PH, ADB sign first $4.3-b loan package for South rail
THE Philippines and the Asian Development Bank have signed the first tranche of the multilateral institution’s US$4.3-billion (approximately P223.6 billion) funding support for the South Commuter Railway Project, one of the Duterte administration’s big-ticket infrastructure projects under the “Build, Build, Build” program.
The Department of Finance said in a statement Friday it was ADB’s largest single infrastructure loan package to date. President Rodrigo Duterte witnessed the signing of the agreement by Finance Secretary Carlos Dominguez III and ADB president Masatsugu Asakawa on the first tranche of the loan amounting to US$1.75 billion in ceremonies held at Malacañan Palace Thursday night (June 16).

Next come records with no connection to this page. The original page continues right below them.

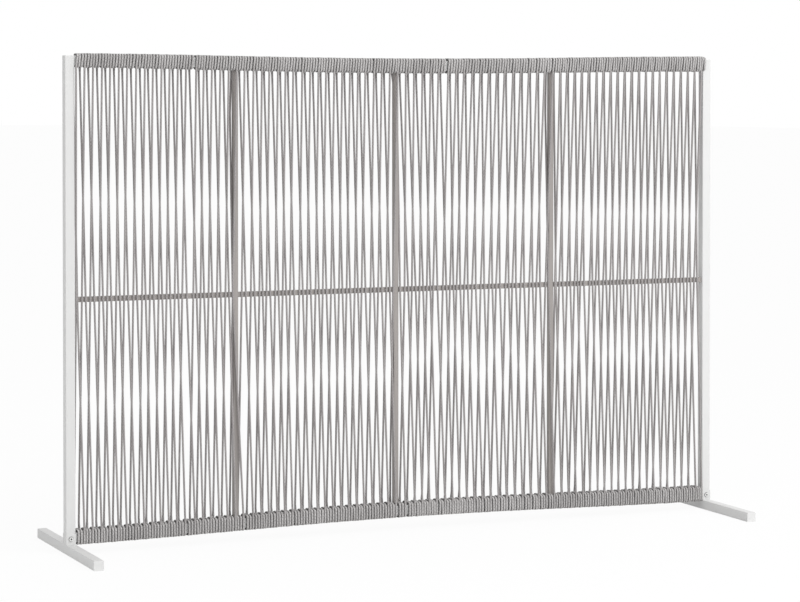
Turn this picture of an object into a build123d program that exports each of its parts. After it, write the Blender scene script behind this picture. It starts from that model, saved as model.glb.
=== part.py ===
from build123d import *
import math
import os

os.makedirs("parts", exist_ok=True)

# Free-standing rope-wound divider, mm. Origin on the floor midway between the posts,
# +Z up, +X to the right as seen from the front, the front faces -Y.

# Frame
post_top = 1500.0
post_spacing = 2190.0
tube_side = 30.0
tube_wall = 1.5
tube_corner = 2.5
cap_flange = 1.5
cap_plug = 12.0
cap_fit = 0.2

# Feet
foot_length = 616.0
tab_thick = 3.0
tab_height = 33.0
bolt_above_foot = 17.0
bolt_diameter = 8.0
bolt_fit = 0.2
head_diameter = 15.0
head_height = 3.2
socket_flats = 5.0
socket_depth = 2.0
nut_barrel = 10.0
nut_length = 14.0

# Rails: both are pulled toward each other by the rope, most at mid-length
top_rail_z = 1485.0
bottom_rail_z = 50.0
top_sag = 11.0
bottom_rise = 15.0

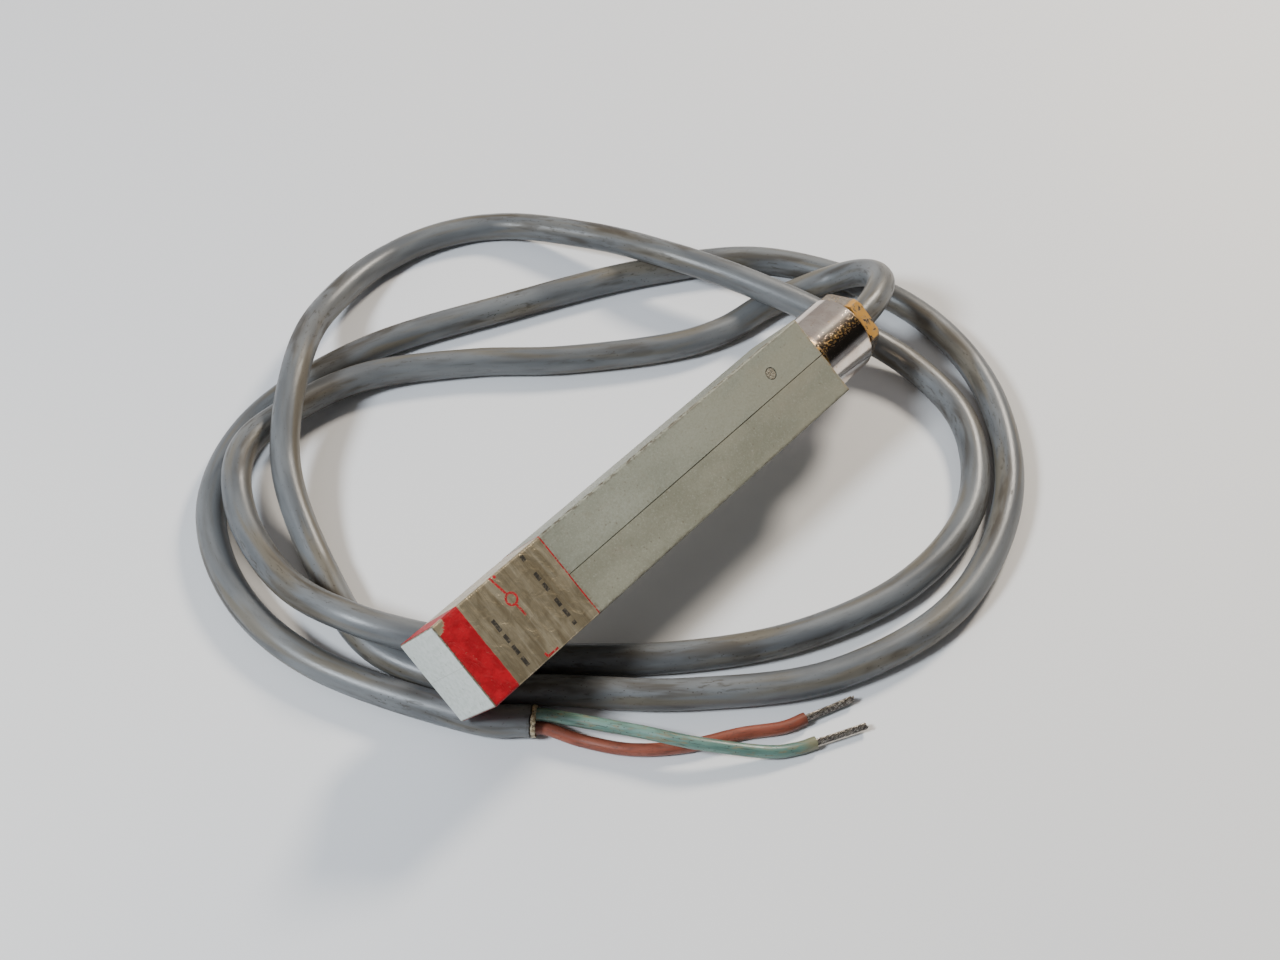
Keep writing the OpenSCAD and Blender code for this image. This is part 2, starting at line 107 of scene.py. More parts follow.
CABLE_ROUTE = [
    (0.1183, 0, 0), (0.122, 0, 0), (0.128, 0.001, -0.0003), (0.1348, 0.004, -0.002),
    (0.139, 0.0088, -0.0052), (0.14, 0.0144, -0.0092), (0.1376, 0.0198, -0.0131),
    (0.1322, 0.0241, -0.0156), (0.1243, 0.0268, -0.016), (0.1118, 0.029, -0.016),
    (0.0995, 0.0352, -0.016), (0.082, 0.0495, -0.016), (0.068, 0.064, -0.016),
    (0.051, 0.0765, -0.0152), (0.034, 0.0798, -0.0132), (0.0165, 0.077, -0.0106),
    (0.0052, 0.0644, -0.0112), (0, 0.046, -0.012), (0.0015, 0.028, -0.0094), (0.009, 0.013, -0.0108),
    (0.021, -0.001, -0.016), (0.038, -0.02, -0.016), (0.058, -0.035, -0.016), (0.082, -0.0435, -0.016),
    (0.106, -0.0415, -0.016), (0.124, -0.028, -0.016), (0.1302, -0.0096, -0.015),
    (0.1272, 0.0108, -0.0116), (0.1225, 0.0298, -0.0094), (0.1174, 0.049, -0.0092),
    (0.113, 0.07, -0.0126), (0.103, 0.0915, -0.016), (0.081, 0.1025, -0.016), (0.0572, 0.097, -0.012),
    (0.0365, 0.0825, -0.0059), (0.0192, 0.067, -0.0105), (0.0088, 0.046, -0.016),
    (0.0025, 0.024, -0.016), (0.0092, 0.0026, -0.016), (0.019, -0.0098, -0.016),
    (0.034, -0.028, -0.016), (0.056, -0.046, -0.016), (0.085, -0.0535, -0.016),
    (0.1155, -0.0445, -0.016), (0.1378, -0.0222, -0.016), (0.1458, 0.0055, -0.016),
    (0.1368, 0.0354, -0.016), (0.1152, 0.0542, -0.016), (0.086, 0.07, -0.016), (0.056, 0.0835, -0.016),
    (0.0275, 0.086, -0.016), (0.0058, 0.0755, -0.016), (-0.0068, 0.054, -0.016),
    (-0.008, 0.03, -0.016), (0.003, 0, -0.016), (0.0097, -0.0094, -0.016),
]
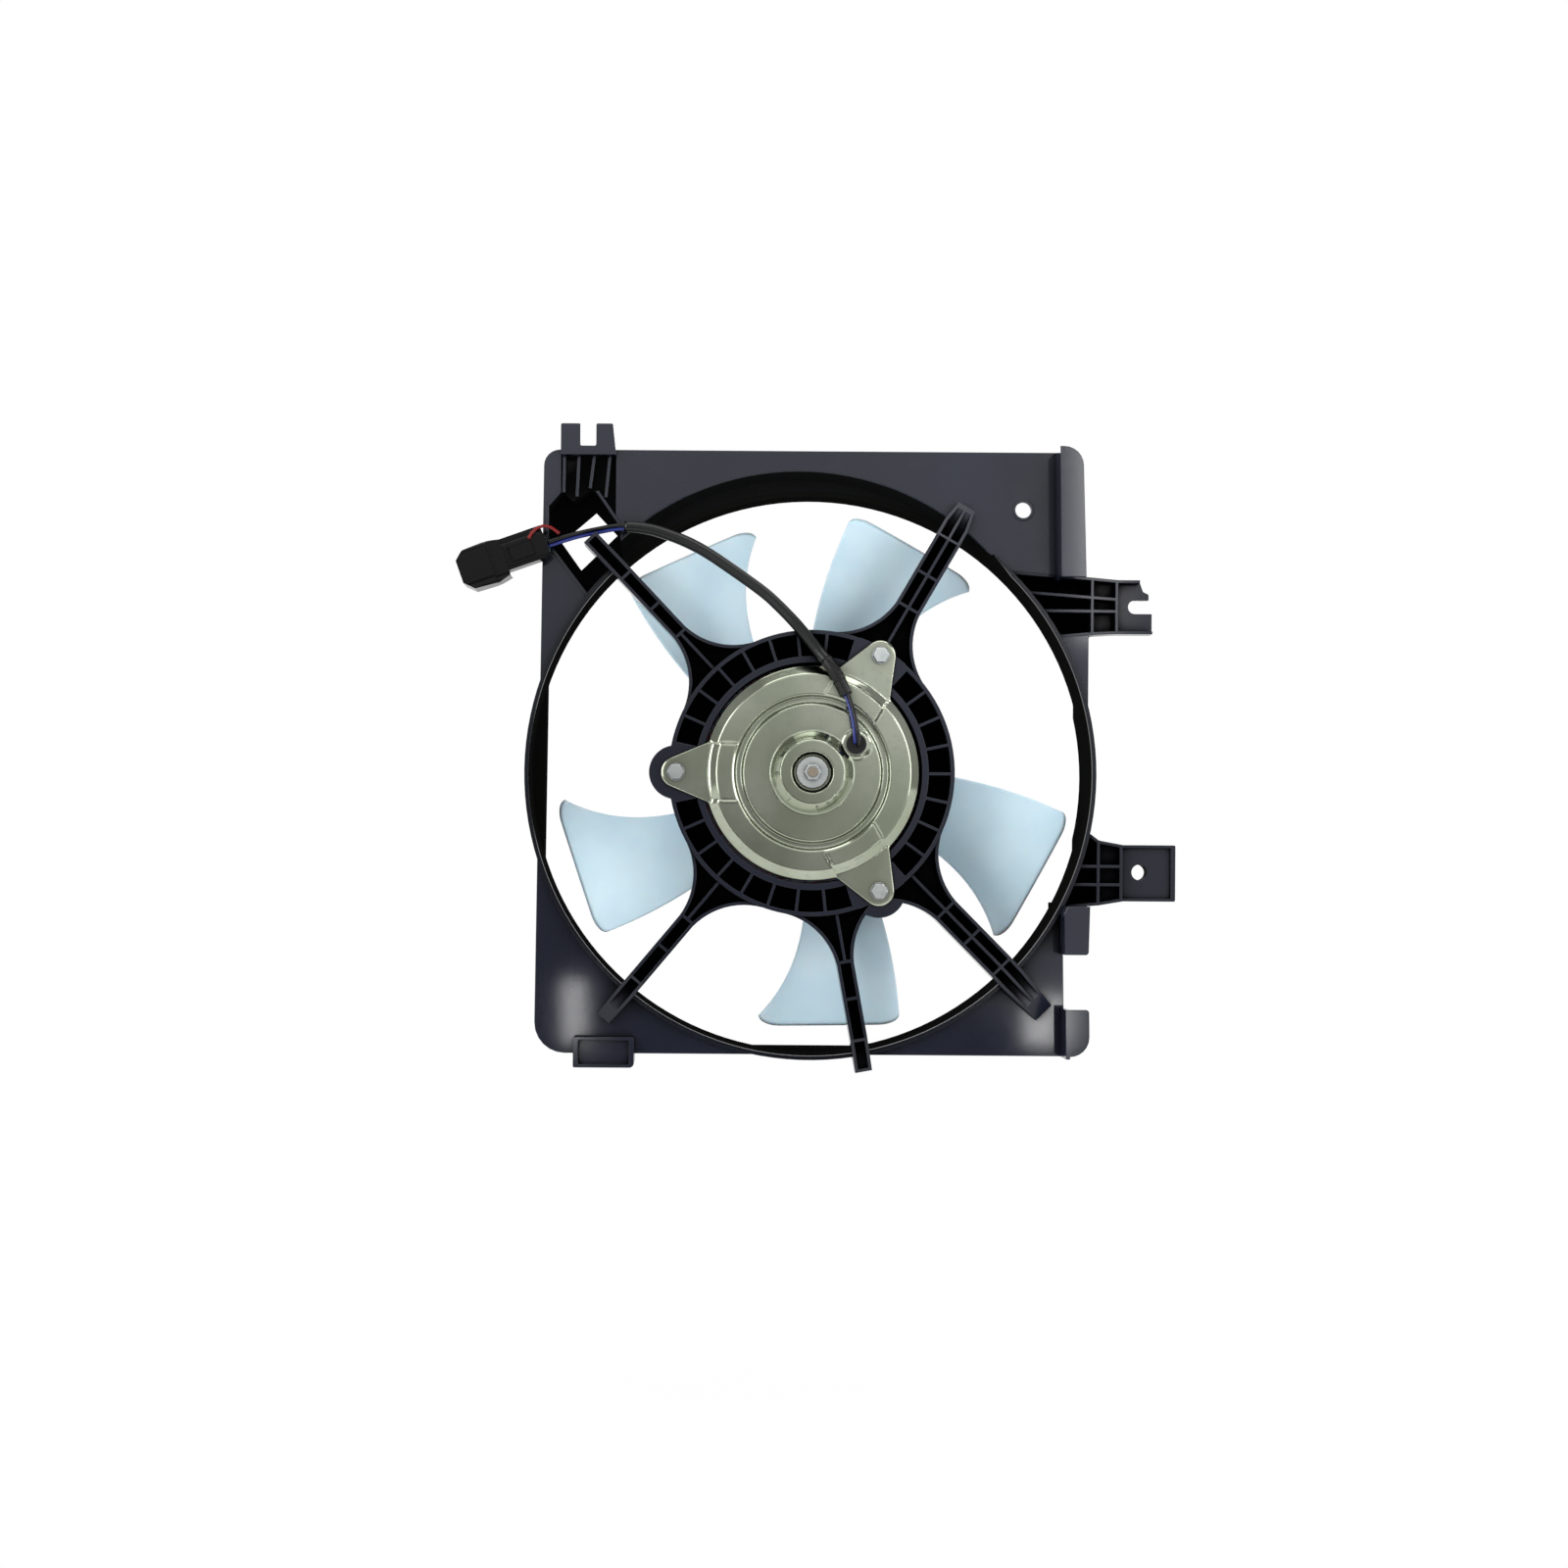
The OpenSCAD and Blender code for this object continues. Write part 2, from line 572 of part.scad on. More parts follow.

Dominguez said ADB’s high level of approved financing to the Philippines—totaling over US$30 billion since 1969 and of which more than half was released under the Duterte administration—was “a vote of confidence for President Duterte’s economic development agenda and fiscal management.”
Other ADB-supported projects in the country have attracted total of US$8.7 billion in co-financing from several partner institutions, or about 74 percent of the total sovereign co-funding from 1972 to 2022.
The Japan International Cooperation Agency, which has extended US$4.5 billion to ADB’s projects in the Philippines since 2017, has been the largest of these co-financing partners.
Under the Duterte administration, the Philippines-ADB portfolio has also been rebalanced to closely align with the priorities set by the Philippine government, such as the “Build, Build, Build” program and the ambitious climate action agenda, which led the bank to extend its first-ever climate change policy-based loan to the country.
ADB has provided technical assistance to the government for the design of several projects.